The data has been successfully extracted from the input.
--------------------------------------------------

Person {
  +name: "Alice Johnson"
  +age: 28
  +city: "San Francisco"
}

Extracted data:
Name: Alice Johnson
Age: 28
City: San Francisco

Streaming with Custom Extractors

Custom extractors are automatically used for both sync and streaming modes.
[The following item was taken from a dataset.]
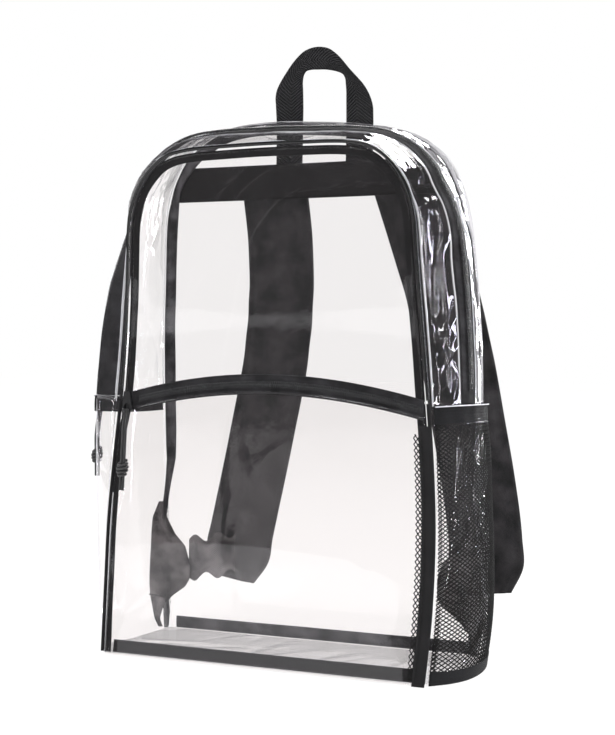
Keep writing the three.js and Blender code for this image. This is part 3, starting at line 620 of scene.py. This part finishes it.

The ResponseExtractor handles buffer creation internally, using a subset of extractors optimized for streaming (fast extractors by default).
<?php
// Custom extractors work for streaming too
$stream = (new StructuredOutput)
    ->withResponseClass(Person::class)
    ->withExtractors(
        new DirectJsonExtractor(),
        new XmlJsonExtractor('json'),
    )
    ->withMessages("Extract person data...")
    ->stream();

foreach ($stream->responses() as $partial) {
    echo "Partial: " . ($partial->name ?? '...') . "\n";
}

$person = $stream->finalValue();
echo "Final: {$person->name}\n";
?>

Creating Your Own Extractor

Implement CanExtractContent interface:
use Cognesy\Instructor\Extraction\Contracts\CanExtractContent;
use Cognesy\Utils\Result\Result;

class MyCustomExtractor implements CanExtractContent
{
    public function extract(string $content): Result
    {
        // Your extraction logic here
        // Return Result::success($json) on success
        // Return Result::failure($reason) on failure
    }

    public function name(): string
    {
        return 'my_custom';  // For logging/debugging
    }
}

Extractor Chain Behavior

Extractors are tried in order until one succeeds:
  1. First extractor is called with raw content
  2. If it returns Result::success(), extraction is complete
  3. If it returns Result::failure(), next extractor is tried
  4. If all fail, an error is raised
This allows graceful degradation - try fast/simple extractors first, fall back to more complex ones only when needed.